Challenge
Transcribe word for word only the span whose first line is the one with "clamp_pivot_pin();" and whose last line is the one with "bpy.data.objects.remove(obj)"; both of those lines belong to it.

»»

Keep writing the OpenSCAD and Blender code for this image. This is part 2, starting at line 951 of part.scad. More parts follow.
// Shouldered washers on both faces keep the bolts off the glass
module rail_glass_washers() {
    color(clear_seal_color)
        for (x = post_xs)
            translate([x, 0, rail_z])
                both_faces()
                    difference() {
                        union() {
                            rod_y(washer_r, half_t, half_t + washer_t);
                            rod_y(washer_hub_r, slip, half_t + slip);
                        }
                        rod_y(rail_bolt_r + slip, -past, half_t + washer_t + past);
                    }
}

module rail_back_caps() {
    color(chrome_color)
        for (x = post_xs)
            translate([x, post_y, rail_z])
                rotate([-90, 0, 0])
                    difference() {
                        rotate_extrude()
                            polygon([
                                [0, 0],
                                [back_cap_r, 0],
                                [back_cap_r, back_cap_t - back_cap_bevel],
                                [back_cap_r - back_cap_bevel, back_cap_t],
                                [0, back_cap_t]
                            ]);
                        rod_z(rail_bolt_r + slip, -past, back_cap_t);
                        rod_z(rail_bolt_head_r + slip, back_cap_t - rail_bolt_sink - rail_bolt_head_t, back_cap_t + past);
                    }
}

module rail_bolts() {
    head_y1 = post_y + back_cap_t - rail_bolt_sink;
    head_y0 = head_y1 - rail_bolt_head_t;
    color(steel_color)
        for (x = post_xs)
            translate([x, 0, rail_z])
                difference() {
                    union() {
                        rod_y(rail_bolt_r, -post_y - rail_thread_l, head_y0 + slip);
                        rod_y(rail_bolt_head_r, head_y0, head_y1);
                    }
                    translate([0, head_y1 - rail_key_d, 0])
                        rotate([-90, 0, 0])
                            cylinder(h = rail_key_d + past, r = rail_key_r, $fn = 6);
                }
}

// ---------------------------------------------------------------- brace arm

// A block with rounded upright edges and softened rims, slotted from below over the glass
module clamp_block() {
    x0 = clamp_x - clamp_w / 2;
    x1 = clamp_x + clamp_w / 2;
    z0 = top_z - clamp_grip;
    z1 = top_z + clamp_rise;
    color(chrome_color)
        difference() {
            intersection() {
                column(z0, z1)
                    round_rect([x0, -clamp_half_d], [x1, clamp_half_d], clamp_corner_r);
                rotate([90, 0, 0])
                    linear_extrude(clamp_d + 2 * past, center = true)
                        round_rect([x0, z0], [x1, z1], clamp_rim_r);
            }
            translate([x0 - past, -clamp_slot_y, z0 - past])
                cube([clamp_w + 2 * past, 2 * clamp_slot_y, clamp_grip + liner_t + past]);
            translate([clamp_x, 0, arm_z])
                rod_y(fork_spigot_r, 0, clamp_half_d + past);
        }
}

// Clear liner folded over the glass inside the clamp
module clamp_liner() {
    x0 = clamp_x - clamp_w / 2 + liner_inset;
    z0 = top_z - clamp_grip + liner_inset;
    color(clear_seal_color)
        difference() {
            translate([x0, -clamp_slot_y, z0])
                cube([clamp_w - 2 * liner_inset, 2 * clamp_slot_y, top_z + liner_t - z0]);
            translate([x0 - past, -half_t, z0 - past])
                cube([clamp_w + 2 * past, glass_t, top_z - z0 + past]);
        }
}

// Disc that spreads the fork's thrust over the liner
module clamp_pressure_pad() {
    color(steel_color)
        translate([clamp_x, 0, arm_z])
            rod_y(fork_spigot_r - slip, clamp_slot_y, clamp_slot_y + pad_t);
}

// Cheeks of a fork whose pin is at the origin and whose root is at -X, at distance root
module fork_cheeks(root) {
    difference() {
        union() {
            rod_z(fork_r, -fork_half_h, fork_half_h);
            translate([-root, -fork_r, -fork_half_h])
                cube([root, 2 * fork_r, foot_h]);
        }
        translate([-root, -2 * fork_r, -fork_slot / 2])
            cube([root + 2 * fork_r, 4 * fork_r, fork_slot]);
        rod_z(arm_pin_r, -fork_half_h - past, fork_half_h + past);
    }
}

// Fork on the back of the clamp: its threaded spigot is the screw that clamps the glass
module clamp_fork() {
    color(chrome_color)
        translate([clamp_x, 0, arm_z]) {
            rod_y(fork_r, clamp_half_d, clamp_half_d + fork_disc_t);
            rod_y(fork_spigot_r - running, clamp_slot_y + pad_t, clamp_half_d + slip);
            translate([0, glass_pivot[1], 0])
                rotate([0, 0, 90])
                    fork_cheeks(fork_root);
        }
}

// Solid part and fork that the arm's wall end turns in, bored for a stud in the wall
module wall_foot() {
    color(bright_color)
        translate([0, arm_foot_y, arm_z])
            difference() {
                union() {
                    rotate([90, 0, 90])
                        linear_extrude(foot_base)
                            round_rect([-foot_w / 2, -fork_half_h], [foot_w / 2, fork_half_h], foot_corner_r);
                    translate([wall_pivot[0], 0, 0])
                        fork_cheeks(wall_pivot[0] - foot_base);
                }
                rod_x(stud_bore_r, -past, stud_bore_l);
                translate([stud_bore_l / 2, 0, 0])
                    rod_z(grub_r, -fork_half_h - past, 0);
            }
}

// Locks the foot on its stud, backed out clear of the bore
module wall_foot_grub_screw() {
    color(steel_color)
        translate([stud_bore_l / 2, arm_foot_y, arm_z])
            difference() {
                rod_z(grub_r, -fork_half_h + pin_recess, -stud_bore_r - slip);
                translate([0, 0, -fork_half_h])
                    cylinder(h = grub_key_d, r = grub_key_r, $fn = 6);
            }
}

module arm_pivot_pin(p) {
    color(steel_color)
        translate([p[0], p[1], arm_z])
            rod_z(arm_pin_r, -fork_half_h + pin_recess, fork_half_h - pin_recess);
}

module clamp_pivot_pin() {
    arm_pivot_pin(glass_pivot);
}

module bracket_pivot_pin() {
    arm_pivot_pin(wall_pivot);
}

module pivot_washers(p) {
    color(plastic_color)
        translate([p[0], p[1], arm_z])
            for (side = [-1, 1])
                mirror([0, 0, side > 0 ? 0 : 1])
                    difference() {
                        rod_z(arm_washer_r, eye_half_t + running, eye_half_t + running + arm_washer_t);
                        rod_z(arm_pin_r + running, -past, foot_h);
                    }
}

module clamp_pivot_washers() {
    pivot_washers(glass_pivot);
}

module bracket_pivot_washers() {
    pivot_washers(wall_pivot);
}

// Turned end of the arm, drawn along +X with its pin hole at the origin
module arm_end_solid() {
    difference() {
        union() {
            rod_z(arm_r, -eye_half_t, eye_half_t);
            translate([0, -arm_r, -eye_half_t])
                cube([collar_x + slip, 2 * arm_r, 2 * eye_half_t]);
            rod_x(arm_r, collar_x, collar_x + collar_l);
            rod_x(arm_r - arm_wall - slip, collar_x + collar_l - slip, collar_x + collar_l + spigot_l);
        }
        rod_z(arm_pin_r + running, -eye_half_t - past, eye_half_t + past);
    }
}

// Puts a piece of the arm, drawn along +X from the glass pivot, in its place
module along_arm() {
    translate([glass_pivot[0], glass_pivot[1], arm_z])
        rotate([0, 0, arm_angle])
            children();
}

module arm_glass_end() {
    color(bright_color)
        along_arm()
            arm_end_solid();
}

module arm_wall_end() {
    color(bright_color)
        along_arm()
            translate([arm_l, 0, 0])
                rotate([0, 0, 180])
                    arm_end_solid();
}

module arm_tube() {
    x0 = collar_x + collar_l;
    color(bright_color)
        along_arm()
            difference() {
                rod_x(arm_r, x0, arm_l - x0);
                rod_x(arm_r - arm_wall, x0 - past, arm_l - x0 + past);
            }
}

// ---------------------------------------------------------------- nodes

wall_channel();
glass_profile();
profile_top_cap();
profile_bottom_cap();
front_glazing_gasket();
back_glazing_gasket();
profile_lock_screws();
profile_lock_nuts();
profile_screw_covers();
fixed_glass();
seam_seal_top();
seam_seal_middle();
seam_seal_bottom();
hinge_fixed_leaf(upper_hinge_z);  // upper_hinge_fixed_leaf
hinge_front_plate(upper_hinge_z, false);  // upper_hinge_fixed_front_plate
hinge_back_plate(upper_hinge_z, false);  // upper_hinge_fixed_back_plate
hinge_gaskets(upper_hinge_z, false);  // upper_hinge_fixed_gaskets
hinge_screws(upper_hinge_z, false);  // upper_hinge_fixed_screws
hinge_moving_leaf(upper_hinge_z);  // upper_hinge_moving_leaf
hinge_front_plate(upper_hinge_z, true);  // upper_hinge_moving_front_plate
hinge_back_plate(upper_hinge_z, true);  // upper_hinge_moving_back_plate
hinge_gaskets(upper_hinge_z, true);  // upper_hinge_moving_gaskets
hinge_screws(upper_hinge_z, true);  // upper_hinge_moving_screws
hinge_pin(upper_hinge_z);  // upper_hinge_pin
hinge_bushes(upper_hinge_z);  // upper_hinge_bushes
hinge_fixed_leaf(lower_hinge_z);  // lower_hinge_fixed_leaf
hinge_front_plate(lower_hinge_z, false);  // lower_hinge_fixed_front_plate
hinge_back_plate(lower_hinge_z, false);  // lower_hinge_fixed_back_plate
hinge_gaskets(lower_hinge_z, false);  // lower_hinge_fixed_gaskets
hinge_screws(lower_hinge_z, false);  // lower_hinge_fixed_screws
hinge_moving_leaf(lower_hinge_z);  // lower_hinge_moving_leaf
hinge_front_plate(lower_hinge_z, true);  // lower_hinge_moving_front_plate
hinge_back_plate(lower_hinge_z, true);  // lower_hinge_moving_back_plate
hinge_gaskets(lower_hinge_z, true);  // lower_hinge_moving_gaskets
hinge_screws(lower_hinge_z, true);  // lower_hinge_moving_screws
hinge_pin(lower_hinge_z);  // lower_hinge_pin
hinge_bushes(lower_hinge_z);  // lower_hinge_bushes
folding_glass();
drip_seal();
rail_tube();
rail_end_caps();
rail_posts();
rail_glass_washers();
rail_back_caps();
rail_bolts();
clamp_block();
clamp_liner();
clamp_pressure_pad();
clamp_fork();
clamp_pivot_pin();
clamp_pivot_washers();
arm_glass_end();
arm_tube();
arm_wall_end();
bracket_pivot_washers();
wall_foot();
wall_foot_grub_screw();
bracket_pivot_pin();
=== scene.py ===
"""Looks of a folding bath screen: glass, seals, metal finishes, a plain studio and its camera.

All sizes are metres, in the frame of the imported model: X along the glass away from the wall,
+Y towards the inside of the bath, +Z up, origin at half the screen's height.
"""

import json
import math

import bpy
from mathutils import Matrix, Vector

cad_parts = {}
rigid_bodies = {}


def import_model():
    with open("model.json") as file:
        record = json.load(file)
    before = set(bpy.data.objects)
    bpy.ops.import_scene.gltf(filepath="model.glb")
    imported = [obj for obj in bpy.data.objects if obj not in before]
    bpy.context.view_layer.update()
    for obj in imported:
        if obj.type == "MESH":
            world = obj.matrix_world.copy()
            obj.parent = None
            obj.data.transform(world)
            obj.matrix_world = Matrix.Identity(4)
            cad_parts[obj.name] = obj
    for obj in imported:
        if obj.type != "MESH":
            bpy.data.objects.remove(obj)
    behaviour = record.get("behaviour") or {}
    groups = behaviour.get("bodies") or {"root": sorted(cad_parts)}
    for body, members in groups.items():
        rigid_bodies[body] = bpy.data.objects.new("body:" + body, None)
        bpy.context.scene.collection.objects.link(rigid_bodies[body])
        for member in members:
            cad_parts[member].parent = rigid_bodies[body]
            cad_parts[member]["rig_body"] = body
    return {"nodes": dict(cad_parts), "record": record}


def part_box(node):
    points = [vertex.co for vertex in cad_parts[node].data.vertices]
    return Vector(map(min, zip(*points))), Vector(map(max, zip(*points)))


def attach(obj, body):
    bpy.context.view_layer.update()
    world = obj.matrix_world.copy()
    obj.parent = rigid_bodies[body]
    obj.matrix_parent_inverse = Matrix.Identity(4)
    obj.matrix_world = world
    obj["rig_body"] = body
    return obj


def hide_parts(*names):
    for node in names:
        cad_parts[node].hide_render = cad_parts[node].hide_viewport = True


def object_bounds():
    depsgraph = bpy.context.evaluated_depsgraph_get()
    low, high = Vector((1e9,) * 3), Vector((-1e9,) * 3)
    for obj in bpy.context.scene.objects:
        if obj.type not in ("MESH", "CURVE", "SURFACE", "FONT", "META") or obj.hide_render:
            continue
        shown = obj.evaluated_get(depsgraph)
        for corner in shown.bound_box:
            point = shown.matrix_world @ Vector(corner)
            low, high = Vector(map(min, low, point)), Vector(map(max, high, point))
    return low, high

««

The answer
clamp_pivot_pin();
clamp_pivot_washers();
arm_glass_end();
arm_tube();
arm_wall_end();
bracket_pivot_washers();
wall_foot();
wall_foot_grub_screw();
bracket_pivot_pin();
=== scene.py ===
"""Looks of a folding bath screen: glass, seals, metal finishes, a plain studio and its camera.

All sizes are metres, in the frame of the imported model: X along the glass away from the wall,
+Y towards the inside of the bath, +Z up, origin at half the screen's height.
"""

import json
import math

import bpy
from mathutils import Matrix, Vector

cad_parts = {}
rigid_bodies = {}


def import_model():
    with open("model.json") as file:
        record = json.load(file)
    before = set(bpy.data.objects)
    bpy.ops.import_scene.gltf(filepath="model.glb")
    imported = [obj for obj in bpy.data.objects if obj not in before]
    bpy.context.view_layer.update()
    for obj in imported:
        if obj.type == "MESH":
            world = obj.matrix_world.copy()
            obj.parent = None
            obj.data.transform(world)
            obj.matrix_world = Matrix.Identity(4)
            cad_parts[obj.name] = obj
    for obj in imported:
        if obj.type != "MESH":
            bpy.data.objects.remove(obj)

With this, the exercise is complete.